▶ **SOURCE EXCERPT**
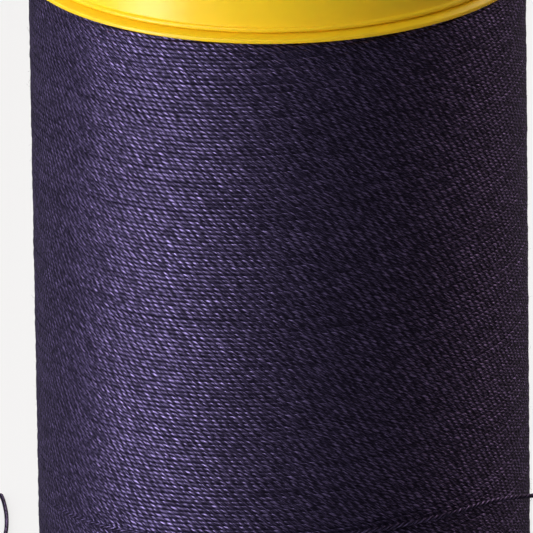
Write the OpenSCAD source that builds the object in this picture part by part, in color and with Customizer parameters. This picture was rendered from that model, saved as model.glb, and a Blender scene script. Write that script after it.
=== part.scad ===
// Spool of sewing thread: a barrel with a flange pressed into each end, a snap cap
// that slides on each flange to trap the thread end, a paper label in each cap,
// the wound thread, and the loose thread end.
// The spool stands on its bottom cap. The axis is Z and the origin is the centre of
// the face that it stands on. All sizes are in millimetres.

/* [Thread] */
// Outside diameter of the wound thread
pack_d = 32; // [28:0.5:36]
// Height of the wound thread, from flange to flange
pack_h = 48; // [46:1:60]
// Thickness of the thread
thread_d = 0.3; // [0.2:0.05:0.4]
// Wraps in the outer layer
wrap_count = 24; // [16:1:24]
// Width of one wrap of the outer layer
wrap_d = 1.4; // [1:0.1:1.4]

/* [Barrel] */
// Outside diameter of the barrel
barrel_d = 14; // [13:0.5:18]
// Wall of the barrel
barrel_wall = 1; // [0.8:0.1:1.2]

/* [Flange] */
// How far the lip of the flange stands out past the thread
lip_overhang = 0.6; // [0.2:0.1:1.5]
// Height of the lip's upright edge
lip_h = 0.25; // [0.2:0.05:0.4]
// Thickness of the rim under the cap's skirt
rim_t = 0.55; // [0.5:0.05:0.8]
// Thickness of the disc inside the cap
disc_t = 1.2; // [1:0.1:1.5]
// Depth of the spigot in the barrel
spigot_l = 6; // [4:0.5:12]
// Wall of the spigot
spigot_wall = 1.2; // [0.8:0.1:1.5]
// Diameter of the bore for the spool pin
pin_bore_d = 7.5; // [6:0.5:7.5]
// Wall of the neck round the bore
neck_wall = 1.45; // [1.2:0.05:1.6]
// How far the snap bead stands out from the neck
bead_proud = 0.3; // [0.2:0.05:0.4]
// Height of the snap bead
bead_h = 0.6; // [0.4:0.1:0.8]

/* [Snap cap] */
// How far the end face of the cap lies past the end of the thread
end_h = 5; // [4.8:0.1:7]
// Travel of the cap from closed to open
cap_travel = 1.5; // [1:0.1:1.5]
// Wall of the skirt
skirt_wall = 1.2; // [0.9:0.1:1.5]
// How far the rounded edge of the skirt stands out
edge_proud = 0.2; // [0.1:0.05:0.3]
// Height of the rounded edge of the skirt
edge_h = 0.3; // [0.2:0.05:0.5]
// Thickness of the end plate
plate_t = 1; // [0.8:0.1:1.2]
// Wall of the inner sleeve
sleeve_wall = 1.2; // [0.8:0.1:1.5]
// Height of the snap lip inside the sleeve
sleeve_lip_h = 0.3; // [0.2:0.05:0.3]
// Rounding of the outer edge of the end face
corner_r = 0.6; // [0.3:0.1:1]
// Number of ribs inside the cap
rib_count = 8; // [4:1:12]
// Thickness of a rib
rib_t = 0.8; // [0.6:0.1:1.2]
// Height of a rib
rib_h = 1.4; // [0.8:0.1:1.6]

/* [Label] */
// Width of the bare ring between the label and the edge of the cap
label_border = 2.9; // [2:0.1:5]
// Thickness of the label
label_t = 0.12; // [0.1:0.02:0.16]
// Depth of the recess that holds the label
recess_depth = 0.2; // [0.2:0.05:0.4]

/* [Fits] */
// Clearance on the radius where a cap slides on a flange
slide_gap = 0.05; // [0.03:0.01:0.1]
// Clearance on the radius of the spigot in the barrel, and of the thread on the barrel
seat_gap = 0.03; // [0.02:0.01:0.05]
// Gap between a closed cap and the faces that it closes on
closed_gap = 0.05; // [0.03:0.01:0.1]

/* [Hidden] */

$fn = 60;

cap_colour = [0.86, 0.72, 0.16];
flange_colour = [0.86, 0.72, 0.16];
barrel_colour = [0.9, 0.88, 0.8];
label_colour = [0.95, 0.94, 0.9];
thread_colour = [0.14, 0.12, 0.22];

pack_r = pack_d / 2;
barrel_r = barrel_d / 2;
barrel_in_r = barrel_r - barrel_wall;
spigot_r = barrel_in_r - seat_gap;
bore_r = pin_bore_d / 2;
neck_r = bore_r + neck_wall;
lip_r = pack_r + lip_overhang;
cap_r = pack_r;
skirt_in_r = cap_r - skirt_wall;
disc_r = skirt_in_r - 2 * slide_gap;

// Heights of the end pieces count outwards from the end of the thread
plate_in = end_h - recess_depth - plate_t;
neck_top = plate_in - 2 * closed_gap;
bead_low = neck_top - bead_h;
sleeve_low = disc_t + closed_gap;
skirt_low = rim_t + closed_gap;
sleeve_in_r = neck_r + slide_gap;
groove_r = neck_r + bead_proud + slide_gap;
sleeve_r = groove_r + sleeve_wall;
plate_hole_r = bore_r + 2 * bead_proud;
recess_r = cap_r - label_border;
label_gap = 0.2;
label_in_r = plate_hole_r + 2 * label_gap;
label_r = recess_r - label_gap;
lip_chamfer = 0.1;
lead_in = 0.4;
bead_slope = 0.15;

thread_low = end_h;
thread_top = end_h + pack_h;

// The wraps of the outer layer are one six-sided tube. Its rings lie on the pack's
// radius, so the core under it stops short of the middle of each chord.
wrap_sides = 6;
rings_a_wrap = 24;
wrap_step = 360 / rings_a_wrap;
wrap_r = wrap_d / 2;
wrap_way_r = pack_r - wrap_r;
wrap_clear = 0.05;
wrap_half_h = wrap_r * cos(180 / wrap_sides);
wrap_low = thread_low + wrap_half_h + wrap_clear;
wrap_pitch = (pack_h - 2 * wrap_half_h - 2 * wrap_clear) / wrap_count;
wrap_start = 90;
core_r = (pack_r - wrap_d) * cos(wrap_step / 2) - wrap_clear;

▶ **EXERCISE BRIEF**
Each line of the listing should be echoed back exactly.

▶ **FULL ANSWER**
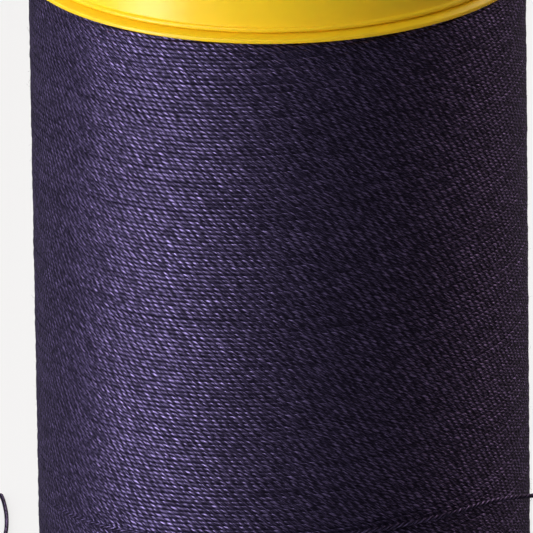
Write the OpenSCAD source that builds the object in this picture part by part, in color and with Customizer parameters. This picture was rendered from that model, saved as model.glb, and a Blender scene script. Write that script after it.
=== part.scad ===
// Spool of sewing thread: a barrel with a flange pressed into each end, a snap cap
// that slides on each flange to trap the thread end, a paper label in each cap,
// the wound thread, and the loose thread end.
// The spool stands on its bottom cap. The axis is Z and the origin is the centre of
// the face that it stands on. All sizes are in millimetres.

/* [Thread] */
// Outside diameter of the wound thread
pack_d = 32; // [28:0.5:36]
// Height of the wound thread, from flange to flange
pack_h = 48; // [46:1:60]
// Thickness of the thread
thread_d = 0.3; // [0.2:0.05:0.4]
// Wraps in the outer layer
wrap_count = 24; // [16:1:24]
// Width of one wrap of the outer layer
wrap_d = 1.4; // [1:0.1:1.4]

/* [Barrel] */
// Outside diameter of the barrel
barrel_d = 14; // [13:0.5:18]
// Wall of the barrel
barrel_wall = 1; // [0.8:0.1:1.2]

/* [Flange] */
// How far the lip of the flange stands out past the thread
lip_overhang = 0.6; // [0.2:0.1:1.5]
// Height of the lip's upright edge
lip_h = 0.25; // [0.2:0.05:0.4]
// Thickness of the rim under the cap's skirt
rim_t = 0.55; // [0.5:0.05:0.8]
// Thickness of the disc inside the cap
disc_t = 1.2; // [1:0.1:1.5]
// Depth of the spigot in the barrel
spigot_l = 6; // [4:0.5:12]
// Wall of the spigot
spigot_wall = 1.2; // [0.8:0.1:1.5]
// Diameter of the bore for the spool pin
pin_bore_d = 7.5; // [6:0.5:7.5]
// Wall of the neck round the bore
neck_wall = 1.45; // [1.2:0.05:1.6]
// How far the snap bead stands out from the neck
bead_proud = 0.3; // [0.2:0.05:0.4]
// Height of the snap bead
bead_h = 0.6; // [0.4:0.1:0.8]

/* [Snap cap] */
// How far the end face of the cap lies past the end of the thread
end_h = 5; // [4.8:0.1:7]
// Travel of the cap from closed to open
cap_travel = 1.5; // [1:0.1:1.5]
// Wall of the skirt
skirt_wall = 1.2; // [0.9:0.1:1.5]
// How far the rounded edge of the skirt stands out
edge_proud = 0.2; // [0.1:0.05:0.3]
// Height of the rounded edge of the skirt
edge_h = 0.3; // [0.2:0.05:0.5]
// Thickness of the end plate
plate_t = 1; // [0.8:0.1:1.2]
// Wall of the inner sleeve
sleeve_wall = 1.2; // [0.8:0.1:1.5]
// Height of the snap lip inside the sleeve
sleeve_lip_h = 0.3; // [0.2:0.05:0.3]
// Rounding of the outer edge of the end face
corner_r = 0.6; // [0.3:0.1:1]
// Number of ribs inside the cap
rib_count = 8; // [4:1:12]
// Thickness of a rib
rib_t = 0.8; // [0.6:0.1:1.2]
// Height of a rib
rib_h = 1.4; // [0.8:0.1:1.6]

/* [Label] */
// Width of the bare ring between the label and the edge of the cap
label_border = 2.9; // [2:0.1:5]
// Thickness of the label
label_t = 0.12; // [0.1:0.02:0.16]
// Depth of the recess that holds the label
recess_depth = 0.2; // [0.2:0.05:0.4]

/* [Fits] */
// Clearance on the radius where a cap slides on a flange
slide_gap = 0.05; // [0.03:0.01:0.1]
// Clearance on the radius of the spigot in the barrel, and of the thread on the barrel
seat_gap = 0.03; // [0.02:0.01:0.05]
// Gap between a closed cap and the faces that it closes on
closed_gap = 0.05; // [0.03:0.01:0.1]

/* [Hidden] */

$fn = 60;

cap_colour = [0.86, 0.72, 0.16];
flange_colour = [0.86, 0.72, 0.16];
barrel_colour = [0.9, 0.88, 0.8];
label_colour = [0.95, 0.94, 0.9];
thread_colour = [0.14, 0.12, 0.22];

pack_r = pack_d / 2;
barrel_r = barrel_d / 2;
barrel_in_r = barrel_r - barrel_wall;
spigot_r = barrel_in_r - seat_gap;
bore_r = pin_bore_d / 2;
neck_r = bore_r + neck_wall;
lip_r = pack_r + lip_overhang;
cap_r = pack_r;
skirt_in_r = cap_r - skirt_wall;
disc_r = skirt_in_r - 2 * slide_gap;

// Heights of the end pieces count outwards from the end of the thread
plate_in = end_h - recess_depth - plate_t;
neck_top = plate_in - 2 * closed_gap;
bead_low = neck_top - bead_h;
sleeve_low = disc_t + closed_gap;
skirt_low = rim_t + closed_gap;
sleeve_in_r = neck_r + slide_gap;
groove_r = neck_r + bead_proud + slide_gap;
sleeve_r = groove_r + sleeve_wall;
plate_hole_r = bore_r + 2 * bead_proud;
recess_r = cap_r - label_border;
label_gap = 0.2;
label_in_r = plate_hole_r + 2 * label_gap;
label_r = recess_r - label_gap;
lip_chamfer = 0.1;
lead_in = 0.4;
bead_slope = 0.15;

thread_low = end_h;
thread_top = end_h + pack_h;

// The wraps of the outer layer are one six-sided tube. Its rings lie on the pack's
// radius, so the core under it stops short of the middle of each chord.
wrap_sides = 6;
rings_a_wrap = 24;
wrap_step = 360 / rings_a_wrap;
wrap_r = wrap_d / 2;
wrap_way_r = pack_r - wrap_r;
wrap_clear = 0.05;
wrap_half_h = wrap_r * cos(180 / wrap_sides);
wrap_low = thread_low + wrap_half_h + wrap_clear;
wrap_pitch = (pack_h - 2 * wrap_half_h - 2 * wrap_clear) / wrap_count;
wrap_start = 90;
core_r = (pack_r - wrap_d) * cos(wrap_step / 2) - wrap_clear;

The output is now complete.